The statement said that Shapiro and Arthur were "attempting to impugn the reputations of us as horse owners whose trainers do not comply with the ban before Sept. 4, 2008. Their actions are irresponsible and unprofessional."

The ban on steroids in California racing has been conducted in phases. The board gave trainers a notice of positives in July, has been giving out warnings that stay on a trainer's record for positive tests in August, and will begin meting out fines and suspensions for positives on tests conducted from Sept. 4.

Shapiro responded to the Barbers' statement by saying he never mentioned "anyone by name," but his comments did little to placate Gary Barber. Thursday morning, Barber was still upset. "It's fired me up," he said. "It's ridiculous.

"He didn't mention me by name, but he didn't have to," Barber said. "He said the top of the owners' list.

"I've been a strong proponent to get steroids out. If they want to set a rule, set a rule. The rule is Sept. 4, stop."

Barber's success at this meeting has come in races at all levels, from maiden claimers to stakes. But Zappa has been the biggest winner. A 6-year-old gelding trained by Sadler, Zappa's win in the Cougar II Handicap at 1 1/2 miles here on July 30 earned him an automatic berth to the newly created $500,000 Breeders' Cup Marathon at Santa Anita on Oct. 25.

Before Barber had left the winner's circle that day, he said Zappa was a candidate for the Pacific Classic.

"He's a warrior," Barber said. "I love the horse. He gives his all. He's got a win over this track and that's an advantage."

As a claimer, Zappa is typical of many horses in the Barber stable.

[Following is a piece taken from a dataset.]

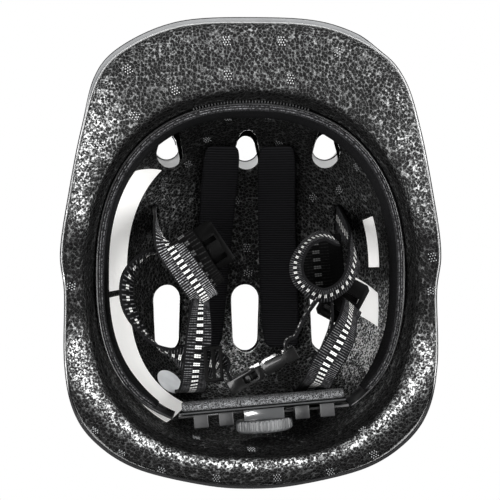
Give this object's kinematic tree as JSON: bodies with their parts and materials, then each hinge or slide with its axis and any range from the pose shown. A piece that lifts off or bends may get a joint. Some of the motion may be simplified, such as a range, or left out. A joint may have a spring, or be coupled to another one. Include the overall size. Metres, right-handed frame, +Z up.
{
  "type": "bicycle helmet",
  "caption": "Child's bicycle helmet with a visor, foam liner, dial-adjusted head ring, padded crown and a chin strap with a side-release buckle.",
  "frame": {"origin": "centre of the bounding box on the plane the rim rests on", "axes": "+X across the head towards the side with the loop of webbing, -Y towards the visor, +Y towards the dial, +Z up through the crown"},
  "size_m": [0.203, 0.249, 0.146],
  "materials": {
    "outer_shell": "moulded, glossy, white",
    "eps_liner": "expanded bead foam, charcoal",
    "ring_band": "smooth moulded band",
    "ring_pad": "brushed cloth over foam",
    "ring_pins": "moulded pin",
    "crown_pad_left": "ribbed cloth over foam",
    "crown_pad_right": "ribbed cloth over foam",
    "crown_hooks_left": "hook fastener",
    "crown_hooks_right": "hook fastener",
    "label_left_front": "blank white label film",
    "label_left_rear": "blank white label film",
    "label_right_strip": "blank white label film",
    "label_right_square": "blank white label film",
    "size_disc": "blank silver label film",
    "rear_pad": "brushed cloth over foam",
    "rear_plate": "moulded, satin",
    "rack_clips": "moulded, satin grey-black",
    "tail_left": "moulded, satin",
    "tail_right": "moulded, satin",
    "dial_housing": "moulded, glossy grey",
    "dial_pinion": "moulded",
    "dial_knob": "moulded, ribbed, satin grey",
    "detent_spring": "spring strip",
    "dial_screw": "plated",
    "strap_anchors": "moulded bar",
    "strap_front_left": "woven webbing, black with pale woven dashes",
    "strap_rear_left": "woven webbing, black with pale woven dashes",
    "chin_strap_left": "woven webbing, black with pale woven dashes",
    "strap_front_right": "woven webbing, black with pale woven dashes",
    "strap_rear_right": "woven webbing, black with pale woven dashes",
    "strap_tail_right": "woven webbing, black with pale woven dashes",
    "chin_strap_right": "woven webbing, black with pale woven dashes",
    "chin_strap_loop": "woven webbing, black with pale woven dashes",
    "buckle_socket": "moulded, glossy dark grey",
    "buckle_tongue": "moulded, glossy dark grey",
    "prong_upper": "moulded, glossy dark grey",
    "prong_lower": "moulded, glossy dark grey",
    "ladder_slider": "moulded, black",
    "divider_left": "moulded, black",
    "divider_pin_left": "plated pin",
    "divider_lever_left": "moulded, black",
    "divider_right": "moulded, black",
    "divider_pin_right": "plated pin",
    "divider_lever_right": "moulded, black"
  },
  "bodies": {
    "helmet": {"outer_shell": "outer_shell", "eps_liner": "eps_liner", "ring_band": "ring_band", "ring_pad": "ring_pad", "ring_pins": "ring_pins", "crown_pad_left": "crown_pad_left", "crown_pad_right": "crown_pad_right", "crown_hooks_left": "crown_hooks_left", "crown_hooks_right": "crown_hooks_right", "label_left_front": "label_left_front", "label_left_rear": "label_left_rear", "label_right_strip": "label_right_strip", "label_right_square": "label_right_square", "size_disc": "size_disc", "rear_pad": "rear_pad", "rear_plate": "rear_plate", "rack_clips": "rack_clips", "dial_housing": "dial_housing", "strap_anchors": "strap_anchors", "strap_front_left": "strap_front_left", "strap_rear_left": "strap_rear_left", "chin_strap_left": "chin_strap_left", "strap_front_right": "strap_front_right", "strap_rear_right": "strap_rear_right", "strap_tail_right": "strap_tail_right", "chin_strap_right": "chin_strap_right", "buckle_socket": "buckle_socket", "ladder_slider": "ladder_slider", "divider_left": "divider_left", "divider_pin_left": "divider_pin_left", "divider_right": "divider_right", "divider_pin_right": "divider_pin_right"},
    "dial": {"dial_pinion": "dial_pinion", "dial_knob": "dial_knob", "detent_spring": "detent_spring", "dial_screw": "dial_screw"},
    "tail_left": {"tail_left": "tail_left"},
    "tail_right": {"tail_right": "tail_right"},
    "tongue": {"buckle_tongue": "buckle_tongue", "chin_strap_loop": "chin_strap_loop"},
    "prong_upper": {"prong_upper": "prong_upper"},
    "prong_lower": {"prong_lower": "prong_lower"},
    "lever_left": {"divider_lever_left": "divider_lever_left"},
    "lever_right": {"divider_lever_right": "divider_lever_right"}
  },
  "joints": [
    {"name": "dial_turn", "type": "hinge", "parent": "helmet", "child": "dial", "pos_m": [0.007, 0.0836, 0.031], "axis": [0.0872, 0.9962, 0], "range_deg": [0, 180]},
    {"name": "tail_left_slide", "type": "slide", "parent": "helmet", "child": "tail_left", "axis": [0.9962, -0.0872, 0], "range_m": [0, 0.0126]},
    {"name": "tail_right_slide", "type": "slide", "parent": "helmet", "child": "tail_right", "axis": [-0.9962, 0.0872, 0], "range_m": [0, 0.0126]},
    {"name": "buckle_slide", "type": "slide", "parent": "helmet", "child": "tongue", "axis": [0.8763, -0.4818, 0], "range_m": [0, 0.012]},
    {"name": "prong_upper_squeeze", "type": "hinge", "parent": "tongue", "child": "prong_upper", "pos_m": [0.0058, 0.0618, 0.0175], "axis": [-0.4818, -0.8763, 0], "range_deg": [0, 8], "stiffness_Nm_per_rad": 0.0001},
    {"name": "prong_lower_squeeze", "type": "hinge", "parent": "tongue", "child": "prong_lower", "pos_m": [0.0058, 0.0618, 0.0055], "axis": [0.4818, 0.8763, 0], "range_deg": [0, 8], "stiffness_Nm_per_rad": 0.0001},
    {"name": "lever_left_open", "type": "hinge", "parent": "helmet", "child": "lever_left", "pos_m": [-0.02926, -0.00979, 0.0221], "axis": [0.829, -0.5592, 0], "range_deg": [0, 100]},
    {"name": "lever_right_open", "type": "hinge", "parent": "helmet", "child": "lever_right", "pos_m": [0.05441, 0.0167, 0.0296], "axis": [0.8829, 0.4695, 0], "range_deg": [0, 100]}
  ],
  "couplings": [
    {"joint": "tail_left_slide", "follows": "dial_turn", "m_per_rad": 0.004},
    {"joint": "tail_right_slide", "follows": "dial_turn", "m_per_rad": 0.004},
    {"joint": "prong_lower_squeeze", "follows": "prong_upper_squeeze", "ratio": 1}
  ]
}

Barber claimed Zappa for $32,000 at Bay Meadows in April 2007 and transferred the gelding from Jerry Hollendorfer to Sadler a month later.

Zappa's first win for Barber came in a starter handicap at 1 3/8 miles at Fairplex Park last September. In January, Zappa won the most prestigious race of his career in the Grade 2 San Pasqual Handicap at Santa Anita. The Cougar II Handicap ended a five-race losing streak since that race, a span that included a fifth in the $1 million Santa Anita Handicap in March and a third in an optional $125,000 claimer at Hollywood Park in June. Zappa was eligible to be claimed that day, but there were no takers.

Barber said he enjoys scouting claims, often working with Sadler or another of his trainers, Peter Miller, on prospects.

"I do study a lot," he said. "It's definitely a team effort."

Barber is the co-chief executive of the Hollywood production company Spyglass Entertainment, which has produced such popular films as "The Sixth Sense," "Shanghai Noon," "Bruce Almighty," and "Seabiscuit."

Both racing and filmmaking offer high risk and high yield, and no guarantees. Earlier this year, Spyglass produced "The Love Guru," starring Mike Myers, a film that was a disappointment at the box office.

Barber is excited about the Spyglass-produced "Four Christmases," a romantic comedy featuring Reese Witherspoon and Vince Vaughn that will be released in November.

In the last month, he has bounced frequently between Los Angeles and Del Mar. "This is not my day job," he said, smiling, while standing in the paddock last week.

As for the racehorses, Barber, 50, a native of South Africa, has several prospects racing in California, other parts of the United States, and even in South Africa with friends.

Barber's horse Tissy Fit, second in the Cougar II Handicap, is entered in Saturday's $250,000 Del Mar Handicap on turf. Cost of Freedom, who set a six-furlong track record of 1:08.29 when winning an allowance race on Aug. 9, is bound for the California Cup Sprint at Santa Anita on Oct. 5. Curiously Sweet, the winner of the Cat's Cradle Handicap at Hollywood Park last fall, is nearing a comeback later this year.

Barber moved to the United States from South Africa in 1982, shortly after winning a handicapping contest that featured a trip to the Arlington Million. He remains an avid handicapper.

"It's a lot of fun," he said. "I've been in this for quite a long time. I was a horseplayer when I was young, 15 or 16."

One of the best horses he has owned was The Deputy, the winner of the 2000 Santa Anita Derby who finished 14th in the Kentucky Derby that year. Currently, he is part of the partnership that owns Becrux, the millionaire and Grade 1 winner.

"I need another Becrux or The Deputy," Barber said. "It would be nice."